Exercise instructions:
Search the data for the word "limits". Reproduce every line where it is found.

----------------

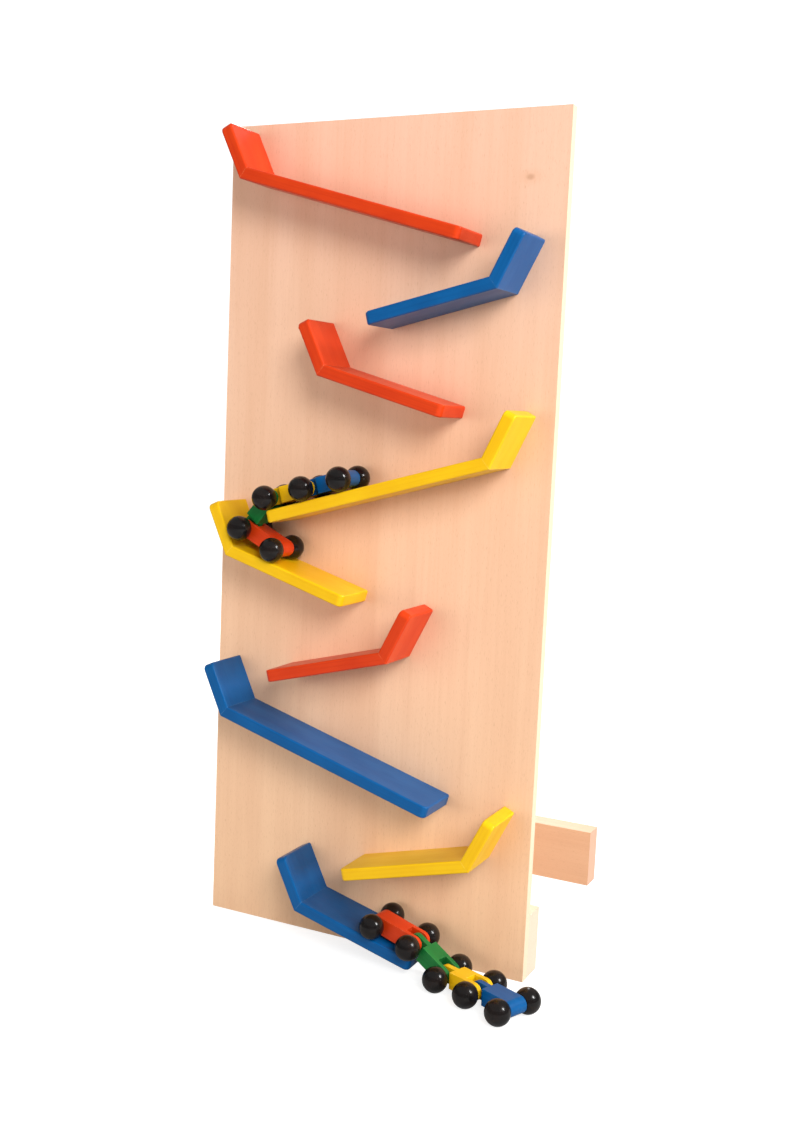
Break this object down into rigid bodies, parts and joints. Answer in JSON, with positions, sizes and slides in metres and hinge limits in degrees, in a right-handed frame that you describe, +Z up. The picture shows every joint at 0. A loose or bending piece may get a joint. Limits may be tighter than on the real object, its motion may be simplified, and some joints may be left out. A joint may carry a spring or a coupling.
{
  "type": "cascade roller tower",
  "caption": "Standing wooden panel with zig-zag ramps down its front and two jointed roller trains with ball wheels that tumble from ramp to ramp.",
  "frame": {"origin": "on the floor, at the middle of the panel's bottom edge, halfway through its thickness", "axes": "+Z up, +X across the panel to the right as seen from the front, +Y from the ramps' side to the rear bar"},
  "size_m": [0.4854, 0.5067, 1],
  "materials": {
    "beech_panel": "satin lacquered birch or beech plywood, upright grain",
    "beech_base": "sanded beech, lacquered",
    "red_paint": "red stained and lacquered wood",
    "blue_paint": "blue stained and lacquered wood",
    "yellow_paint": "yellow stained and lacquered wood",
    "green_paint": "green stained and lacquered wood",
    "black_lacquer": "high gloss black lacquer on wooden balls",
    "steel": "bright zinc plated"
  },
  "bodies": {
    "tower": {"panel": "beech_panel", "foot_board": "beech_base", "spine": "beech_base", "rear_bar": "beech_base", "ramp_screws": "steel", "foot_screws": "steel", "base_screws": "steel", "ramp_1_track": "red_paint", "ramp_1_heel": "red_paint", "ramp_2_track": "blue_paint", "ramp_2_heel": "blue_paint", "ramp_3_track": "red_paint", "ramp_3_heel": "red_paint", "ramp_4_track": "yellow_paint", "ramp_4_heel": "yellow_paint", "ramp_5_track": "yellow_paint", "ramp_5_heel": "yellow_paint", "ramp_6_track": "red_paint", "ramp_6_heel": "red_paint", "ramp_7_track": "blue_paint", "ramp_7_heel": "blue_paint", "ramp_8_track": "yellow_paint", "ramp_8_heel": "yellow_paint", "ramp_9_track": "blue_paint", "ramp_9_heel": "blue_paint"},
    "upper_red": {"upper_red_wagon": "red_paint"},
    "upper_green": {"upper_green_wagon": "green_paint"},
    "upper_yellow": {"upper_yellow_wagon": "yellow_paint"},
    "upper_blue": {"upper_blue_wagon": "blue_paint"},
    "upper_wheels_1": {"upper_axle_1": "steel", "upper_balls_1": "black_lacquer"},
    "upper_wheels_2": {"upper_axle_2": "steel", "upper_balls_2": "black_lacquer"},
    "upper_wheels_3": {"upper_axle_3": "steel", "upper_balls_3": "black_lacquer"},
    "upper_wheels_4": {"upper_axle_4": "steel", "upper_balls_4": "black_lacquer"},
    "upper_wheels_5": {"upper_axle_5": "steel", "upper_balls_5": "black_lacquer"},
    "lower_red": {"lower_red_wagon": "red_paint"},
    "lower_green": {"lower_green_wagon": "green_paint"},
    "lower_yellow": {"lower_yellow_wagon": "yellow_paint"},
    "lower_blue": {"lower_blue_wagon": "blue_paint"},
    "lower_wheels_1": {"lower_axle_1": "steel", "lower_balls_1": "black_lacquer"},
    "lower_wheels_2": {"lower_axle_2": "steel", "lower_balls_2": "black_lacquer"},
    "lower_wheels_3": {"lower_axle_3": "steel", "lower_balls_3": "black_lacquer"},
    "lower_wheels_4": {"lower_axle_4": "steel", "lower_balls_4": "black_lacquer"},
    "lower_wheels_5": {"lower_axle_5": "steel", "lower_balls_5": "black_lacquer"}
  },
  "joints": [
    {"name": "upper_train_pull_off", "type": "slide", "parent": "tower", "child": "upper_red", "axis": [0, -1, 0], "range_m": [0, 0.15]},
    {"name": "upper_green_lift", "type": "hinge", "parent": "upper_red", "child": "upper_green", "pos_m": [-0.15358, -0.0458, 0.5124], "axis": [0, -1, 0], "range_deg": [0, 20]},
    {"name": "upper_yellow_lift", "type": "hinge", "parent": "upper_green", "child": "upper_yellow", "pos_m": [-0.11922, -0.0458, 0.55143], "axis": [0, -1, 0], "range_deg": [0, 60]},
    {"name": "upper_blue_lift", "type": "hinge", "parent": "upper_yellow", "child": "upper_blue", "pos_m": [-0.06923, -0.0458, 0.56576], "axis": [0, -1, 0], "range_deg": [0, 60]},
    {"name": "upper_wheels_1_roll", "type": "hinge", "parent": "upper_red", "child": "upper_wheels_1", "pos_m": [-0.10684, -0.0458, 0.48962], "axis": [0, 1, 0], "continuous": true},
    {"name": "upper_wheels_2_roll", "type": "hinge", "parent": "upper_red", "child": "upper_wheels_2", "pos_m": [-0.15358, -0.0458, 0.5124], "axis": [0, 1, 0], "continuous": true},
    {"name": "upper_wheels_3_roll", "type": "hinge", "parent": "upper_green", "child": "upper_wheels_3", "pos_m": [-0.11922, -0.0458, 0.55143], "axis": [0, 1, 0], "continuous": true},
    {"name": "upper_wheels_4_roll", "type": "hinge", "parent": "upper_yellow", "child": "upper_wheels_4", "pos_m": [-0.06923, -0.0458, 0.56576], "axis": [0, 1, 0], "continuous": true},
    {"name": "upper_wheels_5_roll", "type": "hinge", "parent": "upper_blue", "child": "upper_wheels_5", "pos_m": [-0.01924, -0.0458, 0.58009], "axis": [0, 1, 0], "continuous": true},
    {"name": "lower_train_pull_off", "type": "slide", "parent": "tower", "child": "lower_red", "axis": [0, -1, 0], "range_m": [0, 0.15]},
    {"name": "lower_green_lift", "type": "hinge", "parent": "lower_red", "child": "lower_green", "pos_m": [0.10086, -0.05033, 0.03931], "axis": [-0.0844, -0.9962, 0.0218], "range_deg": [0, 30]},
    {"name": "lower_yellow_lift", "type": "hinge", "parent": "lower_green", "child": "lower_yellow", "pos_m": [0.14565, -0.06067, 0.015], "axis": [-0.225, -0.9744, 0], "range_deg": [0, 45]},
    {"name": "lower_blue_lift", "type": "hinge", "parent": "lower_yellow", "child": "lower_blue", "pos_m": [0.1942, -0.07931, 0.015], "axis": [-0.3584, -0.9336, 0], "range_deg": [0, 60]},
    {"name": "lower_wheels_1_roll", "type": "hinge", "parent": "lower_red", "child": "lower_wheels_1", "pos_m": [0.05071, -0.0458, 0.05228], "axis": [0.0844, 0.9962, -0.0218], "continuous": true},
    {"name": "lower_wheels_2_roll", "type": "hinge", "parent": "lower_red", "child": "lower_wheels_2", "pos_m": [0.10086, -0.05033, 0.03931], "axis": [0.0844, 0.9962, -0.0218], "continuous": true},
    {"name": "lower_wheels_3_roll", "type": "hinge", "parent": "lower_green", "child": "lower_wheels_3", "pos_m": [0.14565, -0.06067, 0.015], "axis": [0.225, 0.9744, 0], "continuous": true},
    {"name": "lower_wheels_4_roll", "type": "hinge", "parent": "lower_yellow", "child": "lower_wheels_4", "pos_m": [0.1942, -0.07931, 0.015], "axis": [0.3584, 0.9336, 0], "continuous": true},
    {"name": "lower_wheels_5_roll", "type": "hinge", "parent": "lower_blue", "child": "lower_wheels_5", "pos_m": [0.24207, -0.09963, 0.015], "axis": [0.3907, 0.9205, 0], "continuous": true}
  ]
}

----------------

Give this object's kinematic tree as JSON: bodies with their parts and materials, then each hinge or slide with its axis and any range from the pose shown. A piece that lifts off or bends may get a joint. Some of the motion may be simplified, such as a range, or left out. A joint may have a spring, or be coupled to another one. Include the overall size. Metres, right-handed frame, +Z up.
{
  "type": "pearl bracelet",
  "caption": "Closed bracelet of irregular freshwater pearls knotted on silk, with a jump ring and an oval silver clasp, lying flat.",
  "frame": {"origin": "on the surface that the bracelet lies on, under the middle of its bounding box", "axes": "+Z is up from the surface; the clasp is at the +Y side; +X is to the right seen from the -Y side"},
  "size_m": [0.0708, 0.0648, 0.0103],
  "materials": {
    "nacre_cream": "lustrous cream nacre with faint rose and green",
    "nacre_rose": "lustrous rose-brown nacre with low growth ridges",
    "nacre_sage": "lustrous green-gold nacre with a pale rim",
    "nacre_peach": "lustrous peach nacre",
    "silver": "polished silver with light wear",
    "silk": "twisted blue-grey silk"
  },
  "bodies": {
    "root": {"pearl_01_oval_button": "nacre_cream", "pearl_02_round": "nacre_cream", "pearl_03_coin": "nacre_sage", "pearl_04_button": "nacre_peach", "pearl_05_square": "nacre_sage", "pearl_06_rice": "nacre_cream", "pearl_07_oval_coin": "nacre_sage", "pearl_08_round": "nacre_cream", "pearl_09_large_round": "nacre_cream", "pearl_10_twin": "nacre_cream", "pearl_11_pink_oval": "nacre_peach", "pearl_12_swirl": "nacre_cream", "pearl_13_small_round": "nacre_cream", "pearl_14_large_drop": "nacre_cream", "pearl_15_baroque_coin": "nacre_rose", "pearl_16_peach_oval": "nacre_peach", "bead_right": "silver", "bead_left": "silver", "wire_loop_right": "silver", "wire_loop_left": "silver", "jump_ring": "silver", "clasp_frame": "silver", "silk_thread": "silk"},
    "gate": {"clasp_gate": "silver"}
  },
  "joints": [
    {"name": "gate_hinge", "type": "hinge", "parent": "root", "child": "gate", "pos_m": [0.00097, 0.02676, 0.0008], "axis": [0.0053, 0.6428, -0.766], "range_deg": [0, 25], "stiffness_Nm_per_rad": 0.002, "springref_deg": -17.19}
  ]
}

----------------

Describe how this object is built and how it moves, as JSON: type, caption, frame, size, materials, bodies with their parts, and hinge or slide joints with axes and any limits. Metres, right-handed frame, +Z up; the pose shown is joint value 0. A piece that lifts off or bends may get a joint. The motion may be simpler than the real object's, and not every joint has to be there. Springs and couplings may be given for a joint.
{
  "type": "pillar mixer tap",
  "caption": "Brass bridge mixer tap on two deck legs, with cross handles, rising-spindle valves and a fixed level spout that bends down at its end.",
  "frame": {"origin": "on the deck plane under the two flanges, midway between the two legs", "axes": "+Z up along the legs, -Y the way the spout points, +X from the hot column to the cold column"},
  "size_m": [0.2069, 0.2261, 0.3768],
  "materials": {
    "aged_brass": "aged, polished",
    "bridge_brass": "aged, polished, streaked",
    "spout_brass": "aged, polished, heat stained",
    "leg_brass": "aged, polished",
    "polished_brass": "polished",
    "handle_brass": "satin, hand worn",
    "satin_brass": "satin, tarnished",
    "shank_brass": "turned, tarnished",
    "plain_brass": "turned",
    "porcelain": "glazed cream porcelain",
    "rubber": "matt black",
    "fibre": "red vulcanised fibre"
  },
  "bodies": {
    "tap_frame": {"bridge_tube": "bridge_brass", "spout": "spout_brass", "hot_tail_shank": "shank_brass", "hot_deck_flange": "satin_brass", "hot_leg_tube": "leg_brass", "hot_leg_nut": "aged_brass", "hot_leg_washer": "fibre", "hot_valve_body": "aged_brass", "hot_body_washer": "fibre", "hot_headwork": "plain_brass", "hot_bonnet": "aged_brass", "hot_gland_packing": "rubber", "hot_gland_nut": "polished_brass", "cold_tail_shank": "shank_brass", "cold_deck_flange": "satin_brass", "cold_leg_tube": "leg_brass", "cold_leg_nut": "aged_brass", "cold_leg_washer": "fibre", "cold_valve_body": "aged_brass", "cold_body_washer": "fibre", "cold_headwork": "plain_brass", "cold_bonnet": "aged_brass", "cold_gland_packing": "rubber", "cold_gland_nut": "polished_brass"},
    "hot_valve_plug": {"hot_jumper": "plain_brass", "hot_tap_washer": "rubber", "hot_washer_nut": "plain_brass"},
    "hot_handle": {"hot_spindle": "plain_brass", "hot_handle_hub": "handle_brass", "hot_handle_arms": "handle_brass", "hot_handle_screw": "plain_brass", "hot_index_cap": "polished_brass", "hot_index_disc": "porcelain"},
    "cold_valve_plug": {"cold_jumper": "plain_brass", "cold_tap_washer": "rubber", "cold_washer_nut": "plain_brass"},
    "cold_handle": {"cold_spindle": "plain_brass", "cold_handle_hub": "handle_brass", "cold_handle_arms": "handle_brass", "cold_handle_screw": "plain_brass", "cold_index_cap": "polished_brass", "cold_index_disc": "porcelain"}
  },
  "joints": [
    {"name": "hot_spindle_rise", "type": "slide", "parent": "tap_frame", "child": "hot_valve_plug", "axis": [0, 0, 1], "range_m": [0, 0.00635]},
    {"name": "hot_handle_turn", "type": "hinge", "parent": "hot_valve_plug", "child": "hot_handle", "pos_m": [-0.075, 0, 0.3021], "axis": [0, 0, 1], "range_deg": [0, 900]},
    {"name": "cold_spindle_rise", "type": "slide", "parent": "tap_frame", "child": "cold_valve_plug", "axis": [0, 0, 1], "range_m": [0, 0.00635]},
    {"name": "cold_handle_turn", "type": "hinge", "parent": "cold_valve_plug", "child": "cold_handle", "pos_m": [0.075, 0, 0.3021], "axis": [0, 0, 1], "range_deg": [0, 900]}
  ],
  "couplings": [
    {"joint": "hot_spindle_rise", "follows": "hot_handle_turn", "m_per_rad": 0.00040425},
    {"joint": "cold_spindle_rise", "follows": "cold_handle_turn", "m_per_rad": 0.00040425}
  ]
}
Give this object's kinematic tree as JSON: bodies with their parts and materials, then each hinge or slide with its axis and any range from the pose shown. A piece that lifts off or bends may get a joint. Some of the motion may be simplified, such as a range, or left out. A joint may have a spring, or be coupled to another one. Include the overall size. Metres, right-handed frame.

----------------

In response:
Break this object down into rigid bodies, parts and joints. Answer in JSON, with positions, sizes and slides in metres and hinge limits in degrees, in a right-handed frame that you describe, +Z up. The picture shows every joint at 0. A loose or bending piece may get a joint. Limits may be tighter than on the real object, its motion may be simplified, and some joints may be left out. A joint may carry a spring or a coupling.
Describe how this object is built and how it moves, as JSON: type, caption, frame, size, materials, bodies with their parts, and hinge or slide joints with axes and any limits. Metres, right-handed frame, +Z up; the pose shown is joint value 0. A piece that lifts off or bends may get a joint. The motion may be simpler than the real object's, and not every joint has to be there. Springs and couplings may be given for a joint.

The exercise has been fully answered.